Entre nosotros
Un cumpleaños es potencialmente un papelón. Desde los invitados que no llegan o aquellos que llegan sin haber sido invitados, hasta el momento en que se internaliza que cada año se pone uno más viejo. Los cumpleaños ofrecen un contexto repleto de variables que ni el cumpleañero ni los invitados pueden predecir o controlar.
Ahora bien, un cumpleaños de jóvenes boricuas en Nueva York es un papelón único. De entrada, se busca un lugar que tenga por lo menos una mesa de billar o una vellonera. También se toma en consideración el precio de las bebidas. No hay medallas pero se sobrevive… sobre todo si las cervezas están a buen precio.
Llegamos tarde pero seguro al cumpleaños de un amigo querido. Allí estaban los boricuas con trago en mano y taco de jugar billar. Abrazos efusivos. Altos decibeles de emoción. Voy directo a la vellonera para poner una canción cuando el cumpleañero me grita desde la otra esquina que le ponga el disco de Olga Tañón. Somos los únicos poniendo canciones en la vellonera. El resto de las personas nos miran como perturbados por el escándalo. Hemos montado nuestra propia fiesta.
El cumpleaños se acabó cuando cerraron el bar. Pero la fiesta siguió.
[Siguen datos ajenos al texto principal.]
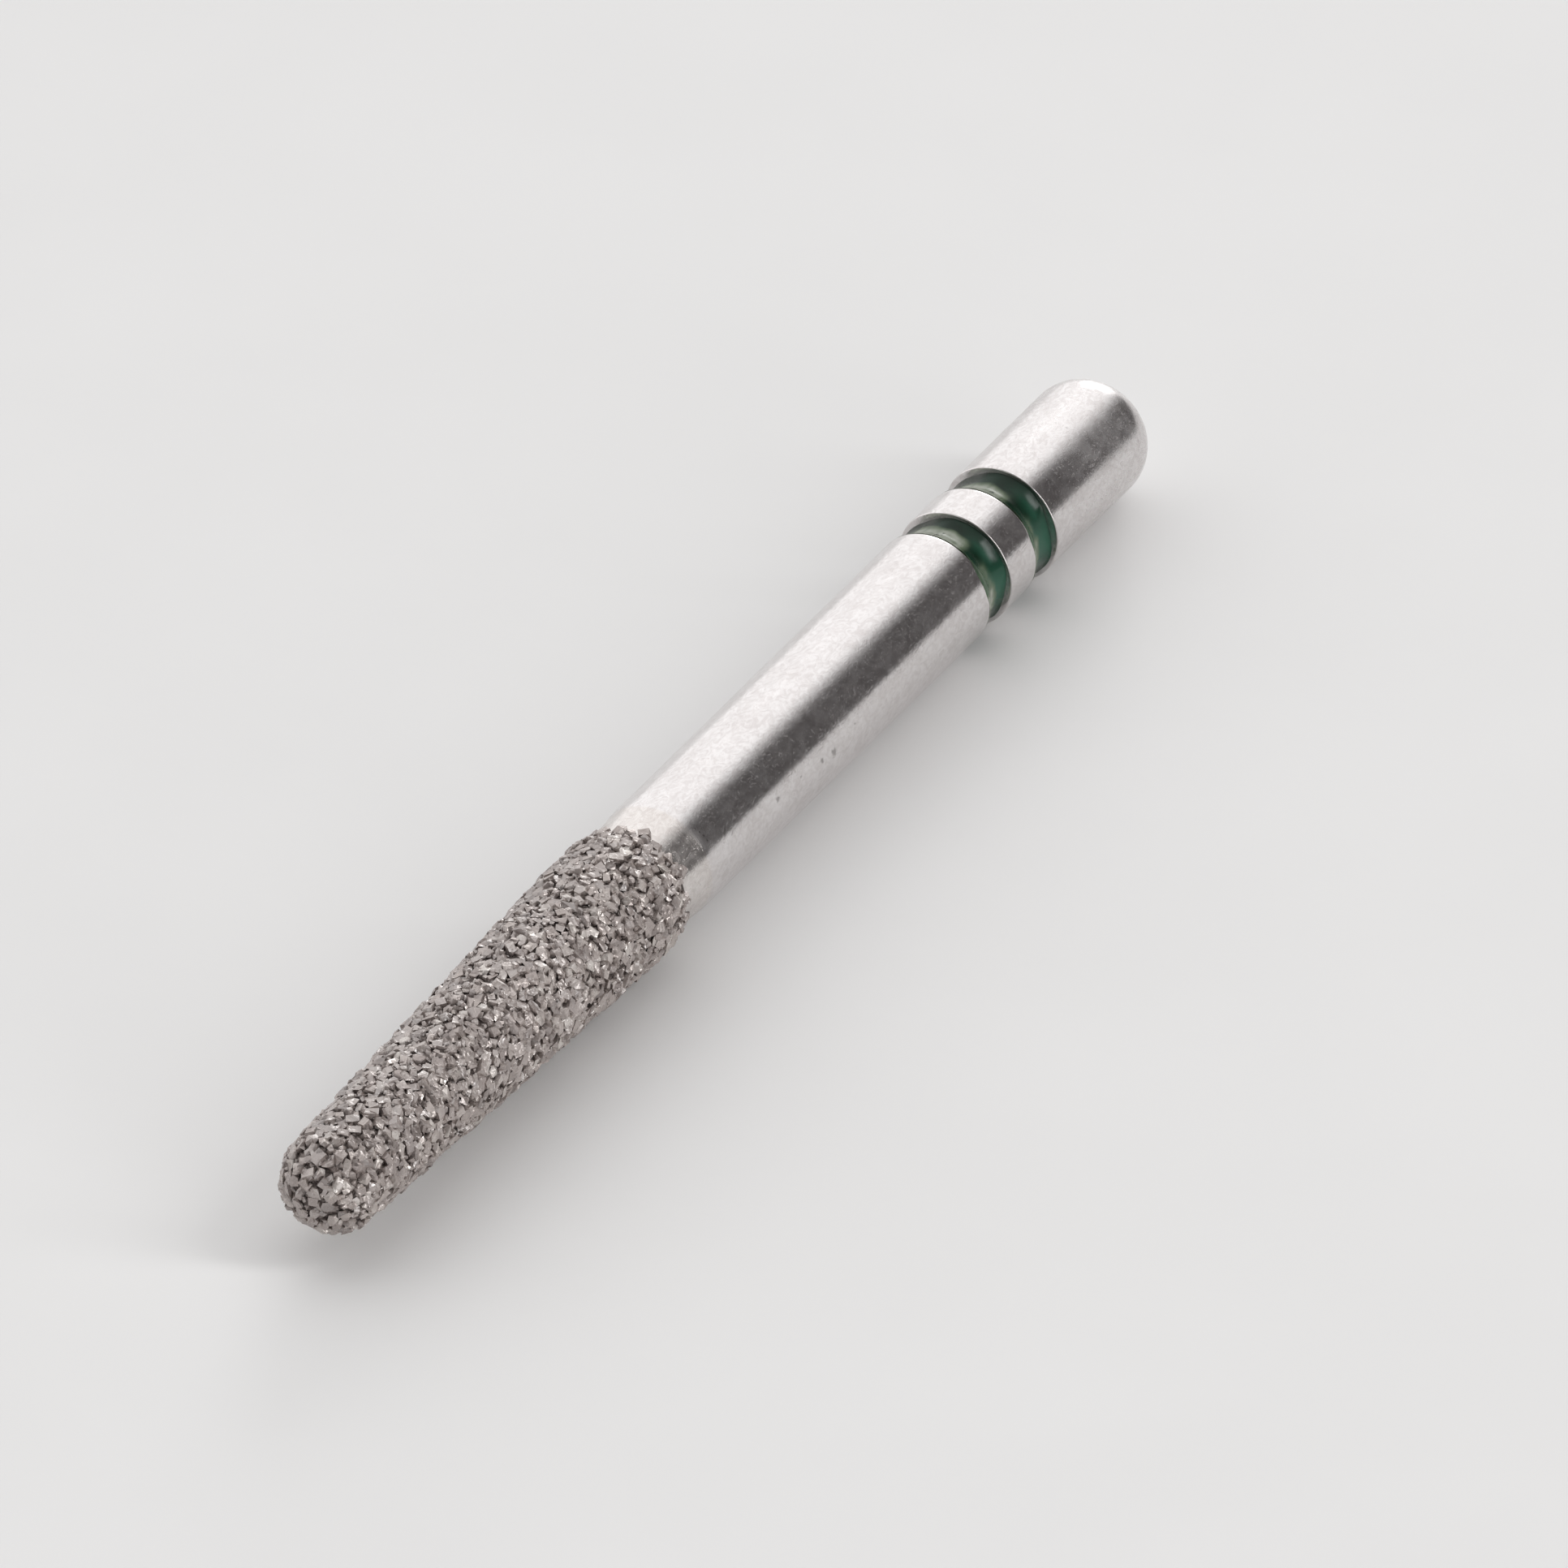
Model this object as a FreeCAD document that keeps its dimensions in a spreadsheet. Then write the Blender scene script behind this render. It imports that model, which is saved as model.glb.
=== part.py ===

Pasamos a una panadería donde venden sándwiches con lo más parecido al pan de agua. Se me antoja una tripleta pero ya eso es mucho pedir en estos lares. Me compro un sándwich. Percibo cómo el ánimo va cambiando… de la ebriedad al lloriqueo el tramo es muy corto. Pienso en los cumpleaños de mi infancia cuando, en solo segundos, la adrenalina más pura y dura se transformaba en lloriqueo o rabieta. Siempre surgía alguna madre que nos calmaba diciéndonos: “esto es pa’ gozar, esto no es pa’ llorar”. Ahora, ya adultos, aparece esa amiga que funge el papel de madre y convierte el badtrip en anécdota festiva para la posteridad. A fin de cuentas, todos somos como familia.
Lo bueno de los cumpleaños boricuas es que nadie se va para su casa solo. Siempre alguien pide un taxi para el grupo.
Llega la minivan. Todos nos subimos con la certidumbre de que algunos dormiremos en el piso de la casa de otro. Y mejor aún, sabiendo que al día siguiente, con café en mano y media libra de pan, repasaremos el inventario de anécdotas.